**Exercise:** All of the data needs to be repeated exactly.
========
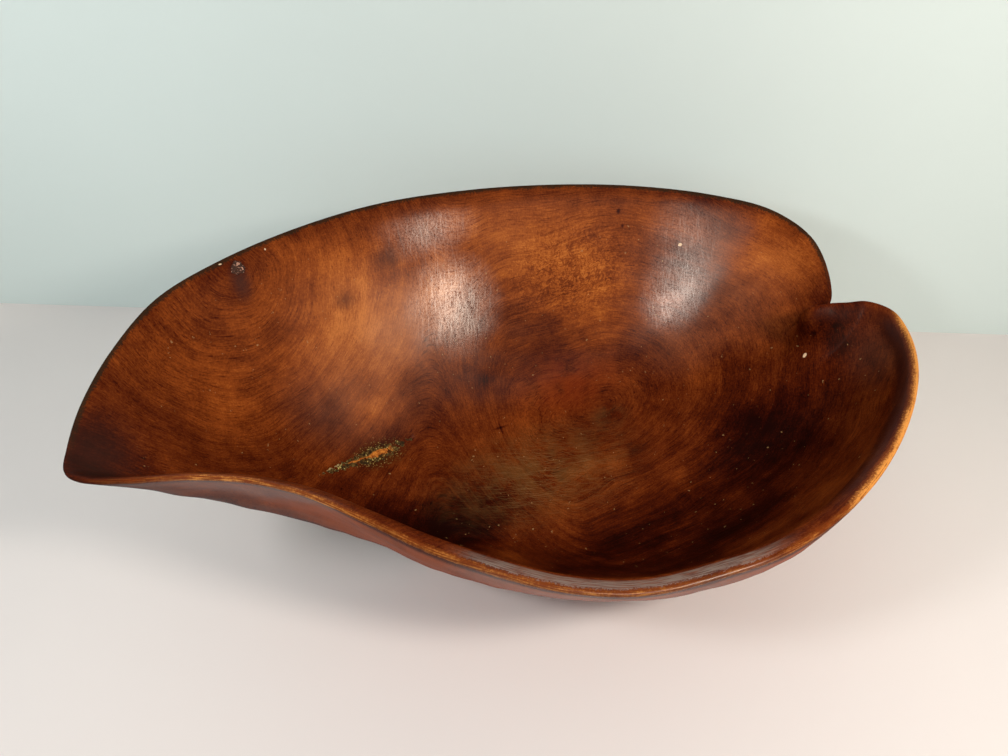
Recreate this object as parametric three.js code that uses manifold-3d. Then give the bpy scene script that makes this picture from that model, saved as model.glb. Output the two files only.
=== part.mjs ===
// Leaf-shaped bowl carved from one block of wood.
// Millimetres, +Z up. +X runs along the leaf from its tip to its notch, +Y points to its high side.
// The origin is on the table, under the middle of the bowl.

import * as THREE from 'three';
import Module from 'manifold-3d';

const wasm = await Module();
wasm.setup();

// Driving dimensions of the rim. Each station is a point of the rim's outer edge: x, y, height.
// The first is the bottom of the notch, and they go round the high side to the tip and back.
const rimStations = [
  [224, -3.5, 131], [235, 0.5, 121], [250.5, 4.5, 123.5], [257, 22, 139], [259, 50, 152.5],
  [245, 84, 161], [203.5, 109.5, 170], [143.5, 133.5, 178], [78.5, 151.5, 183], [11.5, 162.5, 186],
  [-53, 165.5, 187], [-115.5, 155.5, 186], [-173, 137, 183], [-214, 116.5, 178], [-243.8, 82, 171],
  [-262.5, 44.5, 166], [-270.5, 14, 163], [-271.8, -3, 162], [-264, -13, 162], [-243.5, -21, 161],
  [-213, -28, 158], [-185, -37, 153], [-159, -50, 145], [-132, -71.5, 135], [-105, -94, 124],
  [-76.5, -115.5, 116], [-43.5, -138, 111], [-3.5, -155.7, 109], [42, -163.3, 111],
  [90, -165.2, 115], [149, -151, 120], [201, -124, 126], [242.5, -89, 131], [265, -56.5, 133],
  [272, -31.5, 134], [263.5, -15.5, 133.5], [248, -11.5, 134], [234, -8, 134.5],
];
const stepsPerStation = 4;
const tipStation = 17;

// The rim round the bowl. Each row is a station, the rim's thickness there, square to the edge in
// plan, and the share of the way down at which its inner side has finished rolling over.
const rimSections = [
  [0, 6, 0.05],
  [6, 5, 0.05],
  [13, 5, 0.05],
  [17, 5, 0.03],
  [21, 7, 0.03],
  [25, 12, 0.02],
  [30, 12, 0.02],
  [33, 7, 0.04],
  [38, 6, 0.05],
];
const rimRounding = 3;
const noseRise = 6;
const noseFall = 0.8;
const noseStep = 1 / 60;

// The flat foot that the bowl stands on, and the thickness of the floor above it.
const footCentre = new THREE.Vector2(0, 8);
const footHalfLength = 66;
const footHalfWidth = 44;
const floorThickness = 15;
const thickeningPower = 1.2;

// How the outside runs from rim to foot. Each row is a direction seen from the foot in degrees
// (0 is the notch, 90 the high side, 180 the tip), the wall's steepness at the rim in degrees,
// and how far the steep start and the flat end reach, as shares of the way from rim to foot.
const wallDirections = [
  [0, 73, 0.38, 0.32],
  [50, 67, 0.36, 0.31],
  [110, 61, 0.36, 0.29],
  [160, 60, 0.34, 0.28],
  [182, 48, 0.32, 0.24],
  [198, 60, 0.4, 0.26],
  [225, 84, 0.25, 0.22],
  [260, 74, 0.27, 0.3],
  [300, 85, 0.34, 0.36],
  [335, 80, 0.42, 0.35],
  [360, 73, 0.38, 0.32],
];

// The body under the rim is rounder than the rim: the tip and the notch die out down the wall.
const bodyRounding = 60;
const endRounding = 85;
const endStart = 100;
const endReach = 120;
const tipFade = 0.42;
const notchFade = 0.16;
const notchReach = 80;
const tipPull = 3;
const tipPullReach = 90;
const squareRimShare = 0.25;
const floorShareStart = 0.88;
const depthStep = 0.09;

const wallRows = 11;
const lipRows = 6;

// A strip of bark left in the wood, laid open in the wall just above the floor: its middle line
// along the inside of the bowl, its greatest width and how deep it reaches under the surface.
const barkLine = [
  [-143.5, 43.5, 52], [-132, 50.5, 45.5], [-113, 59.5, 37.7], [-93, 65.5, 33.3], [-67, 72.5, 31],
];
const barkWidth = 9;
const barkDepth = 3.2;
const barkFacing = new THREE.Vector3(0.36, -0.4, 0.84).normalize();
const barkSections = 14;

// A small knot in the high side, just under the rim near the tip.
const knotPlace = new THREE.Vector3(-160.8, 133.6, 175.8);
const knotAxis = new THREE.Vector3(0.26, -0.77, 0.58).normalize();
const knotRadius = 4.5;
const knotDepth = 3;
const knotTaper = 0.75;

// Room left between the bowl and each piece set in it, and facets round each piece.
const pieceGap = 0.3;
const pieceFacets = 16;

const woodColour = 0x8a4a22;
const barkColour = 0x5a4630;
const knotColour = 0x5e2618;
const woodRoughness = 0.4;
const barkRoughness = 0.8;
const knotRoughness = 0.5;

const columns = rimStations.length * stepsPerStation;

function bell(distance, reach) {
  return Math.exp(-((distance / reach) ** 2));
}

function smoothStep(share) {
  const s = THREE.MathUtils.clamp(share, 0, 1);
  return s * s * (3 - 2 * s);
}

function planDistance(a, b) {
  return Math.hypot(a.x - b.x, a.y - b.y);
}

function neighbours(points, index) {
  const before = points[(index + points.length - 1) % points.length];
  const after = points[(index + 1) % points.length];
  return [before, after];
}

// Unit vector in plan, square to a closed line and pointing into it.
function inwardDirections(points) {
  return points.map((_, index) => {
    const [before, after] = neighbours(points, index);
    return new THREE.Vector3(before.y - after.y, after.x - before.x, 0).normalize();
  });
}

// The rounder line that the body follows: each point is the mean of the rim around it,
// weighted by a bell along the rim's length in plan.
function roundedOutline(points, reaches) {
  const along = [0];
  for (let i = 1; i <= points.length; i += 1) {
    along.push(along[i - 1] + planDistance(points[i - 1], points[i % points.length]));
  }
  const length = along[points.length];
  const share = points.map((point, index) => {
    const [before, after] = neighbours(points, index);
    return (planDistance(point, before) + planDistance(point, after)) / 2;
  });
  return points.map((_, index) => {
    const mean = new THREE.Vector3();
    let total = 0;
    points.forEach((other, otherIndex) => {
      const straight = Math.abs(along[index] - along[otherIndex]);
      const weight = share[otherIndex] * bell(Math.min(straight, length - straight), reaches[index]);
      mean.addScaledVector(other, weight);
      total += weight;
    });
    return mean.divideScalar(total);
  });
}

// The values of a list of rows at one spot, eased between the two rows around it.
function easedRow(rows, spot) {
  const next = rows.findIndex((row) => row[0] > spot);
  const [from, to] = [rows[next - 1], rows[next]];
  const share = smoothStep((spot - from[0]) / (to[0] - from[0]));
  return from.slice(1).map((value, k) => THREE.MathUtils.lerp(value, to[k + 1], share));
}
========
**Worked answer:**
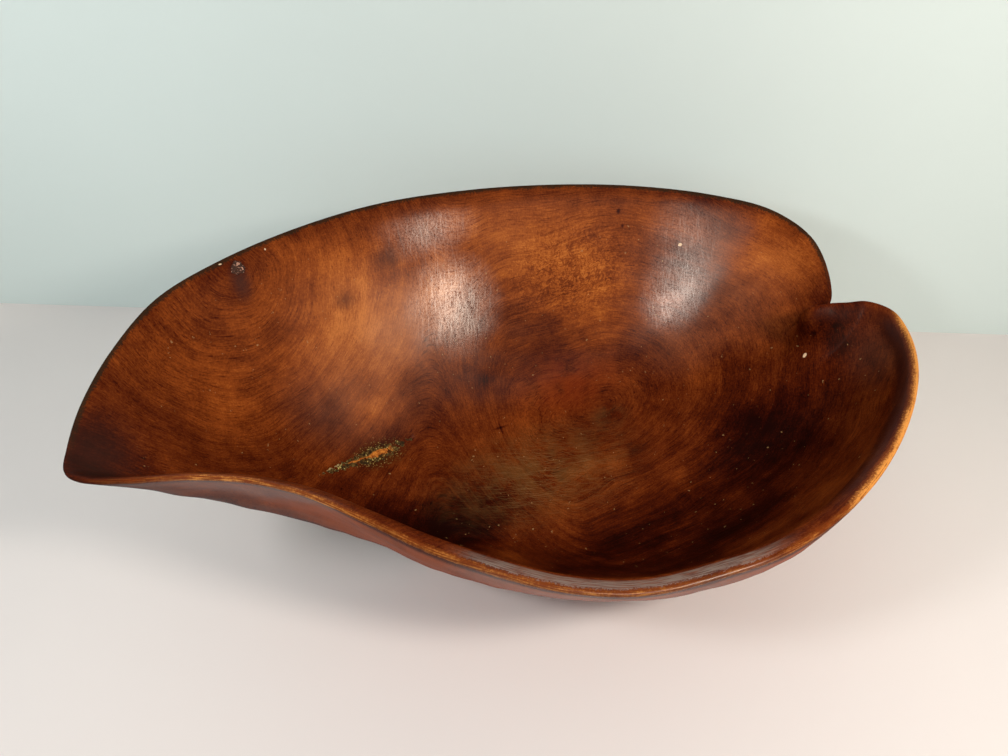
Recreate this object as parametric three.js code that uses manifold-3d. Then give the bpy scene script that makes this picture from that model, saved as model.glb. Output the two files only.
=== part.mjs ===
// Leaf-shaped bowl carved from one block of wood.
// Millimetres, +Z up. +X runs along the leaf from its tip to its notch, +Y points to its high side.
// The origin is on the table, under the middle of the bowl.

import * as THREE from 'three';
import Module from 'manifold-3d';

const wasm = await Module();
wasm.setup();

// Driving dimensions of the rim. Each station is a point of the rim's outer edge: x, y, height.
// The first is the bottom of the notch, and they go round the high side to the tip and back.
const rimStations = [
  [224, -3.5, 131], [235, 0.5, 121], [250.5, 4.5, 123.5], [257, 22, 139], [259, 50, 152.5],
  [245, 84, 161], [203.5, 109.5, 170], [143.5, 133.5, 178], [78.5, 151.5, 183], [11.5, 162.5, 186],
  [-53, 165.5, 187], [-115.5, 155.5, 186], [-173, 137, 183], [-214, 116.5, 178], [-243.8, 82, 171],
  [-262.5, 44.5, 166], [-270.5, 14, 163], [-271.8, -3, 162], [-264, -13, 162], [-243.5, -21, 161],
  [-213, -28, 158], [-185, -37, 153], [-159, -50, 145], [-132, -71.5, 135], [-105, -94, 124],
  [-76.5, -115.5, 116], [-43.5, -138, 111], [-3.5, -155.7, 109], [42, -163.3, 111],
  [90, -165.2, 115], [149, -151, 120], [201, -124, 126], [242.5, -89, 131], [265, -56.5, 133],
  [272, -31.5, 134], [263.5, -15.5, 133.5], [248, -11.5, 134], [234, -8, 134.5],
];
const stepsPerStation = 4;
const tipStation = 17;

// The rim round the bowl. Each row is a station, the rim's thickness there, square to the edge in
// plan, and the share of the way down at which its inner side has finished rolling over.
const rimSections = [
  [0, 6, 0.05],
  [6, 5, 0.05],
  [13, 5, 0.05],
  [17, 5, 0.03],
  [21, 7, 0.03],
  [25, 12, 0.02],
  [30, 12, 0.02],
  [33, 7, 0.04],
  [38, 6, 0.05],
];
const rimRounding = 3;
const noseRise = 6;
const noseFall = 0.8;
const noseStep = 1 / 60;

// The flat foot that the bowl stands on, and the thickness of the floor above it.
const footCentre = new THREE.Vector2(0, 8);
const footHalfLength = 66;
const footHalfWidth = 44;
const floorThickness = 15;
const thickeningPower = 1.2;

// How the outside runs from rim to foot. Each row is a direction seen from the foot in degrees
// (0 is the notch, 90 the high side, 180 the tip), the wall's steepness at the rim in degrees,
// and how far the steep start and the flat end reach, as shares of the way from rim to foot.
const wallDirections = [
  [0, 73, 0.38, 0.32],
  [50, 67, 0.36, 0.31],
  [110, 61, 0.36, 0.29],
  [160, 60, 0.34, 0.28],
  [182, 48, 0.32, 0.24],
  [198, 60, 0.4, 0.26],
  [225, 84, 0.25, 0.22],
  [260, 74, 0.27, 0.3],
  [300, 85, 0.34, 0.36],
  [335, 80, 0.42, 0.35],
  [360, 73, 0.38, 0.32],
];

// The body under the rim is rounder than the rim: the tip and the notch die out down the wall.
const bodyRounding = 60;
const endRounding = 85;
const endStart = 100;
const endReach = 120;
const tipFade = 0.42;
const notchFade = 0.16;
const notchReach = 80;
const tipPull = 3;
const tipPullReach = 90;
const squareRimShare = 0.25;
const floorShareStart = 0.88;
const depthStep = 0.09;

const wallRows = 11;
const lipRows = 6;

// A strip of bark left in the wood, laid open in the wall just above the floor: its middle line
// along the inside of the bowl, its greatest width and how deep it reaches under the surface.
const barkLine = [
  [-143.5, 43.5, 52], [-132, 50.5, 45.5], [-113, 59.5, 37.7], [-93, 65.5, 33.3], [-67, 72.5, 31],
];
const barkWidth = 9;
const barkDepth = 3.2;
const barkFacing = new THREE.Vector3(0.36, -0.4, 0.84).normalize();
const barkSections = 14;

// A small knot in the high side, just under the rim near the tip.
const knotPlace = new THREE.Vector3(-160.8, 133.6, 175.8);
const knotAxis = new THREE.Vector3(0.26, -0.77, 0.58).normalize();
const knotRadius = 4.5;
const knotDepth = 3;
const knotTaper = 0.75;

// Room left between the bowl and each piece set in it, and facets round each piece.
const pieceGap = 0.3;
const pieceFacets = 16;

const woodColour = 0x8a4a22;
const barkColour = 0x5a4630;
const knotColour = 0x5e2618;
const woodRoughness = 0.4;
const barkRoughness = 0.8;
const knotRoughness = 0.5;

const columns = rimStations.length * stepsPerStation;

function bell(distance, reach) {
  return Math.exp(-((distance / reach) ** 2));
}

function smoothStep(share) {
  const s = THREE.MathUtils.clamp(share, 0, 1);
  return s * s * (3 - 2 * s);
}

function planDistance(a, b) {
  return Math.hypot(a.x - b.x, a.y - b.y);
}

function neighbours(points, index) {
  const before = points[(index + points.length - 1) % points.length];
  const after = points[(index + 1) % points.length];
  return [before, after];
}

// Unit vector in plan, square to a closed line and pointing into it.
function inwardDirections(points) {
  return points.map((_, index) => {
    const [before, after] = neighbours(points, index);
    return new THREE.Vector3(before.y - after.y, after.x - before.x, 0).normalize();
  });
}

// The rounder line that the body follows: each point is the mean of the rim around it,
// weighted by a bell along the rim's length in plan.
function roundedOutline(points, reaches) {
  const along = [0];
  for (let i = 1; i <= points.length; i += 1) {
    along.push(along[i - 1] + planDistance(points[i - 1], points[i % points.length]));
  }
  const length = along[points.length];
  const share = points.map((point, index) => {
    const [before, after] = neighbours(points, index);
    return (planDistance(point, before) + planDistance(point, after)) / 2;
  });
  return points.map((_, index) => {
    const mean = new THREE.Vector3();
    let total = 0;
    points.forEach((other, otherIndex) => {
      const straight = Math.abs(along[index] - along[otherIndex]);
      const weight = share[otherIndex] * bell(Math.min(straight, length - straight), reaches[index]);
      mean.addScaledVector(other, weight);
      total += weight;
    });
    return mean.divideScalar(total);
  });
}

// The values of a list of rows at one spot, eased between the two rows around it.
function easedRow(rows, spot) {
  const next = rows.findIndex((row) => row[0] > spot);
  const [from, to] = [rows[next - 1], rows[next]];
  const share = smoothStep((spot - from[0]) / (to[0] - from[0]));
  return from.slice(1).map((value, k) => THREE.MathUtils.lerp(value, to[k + 1], share));
}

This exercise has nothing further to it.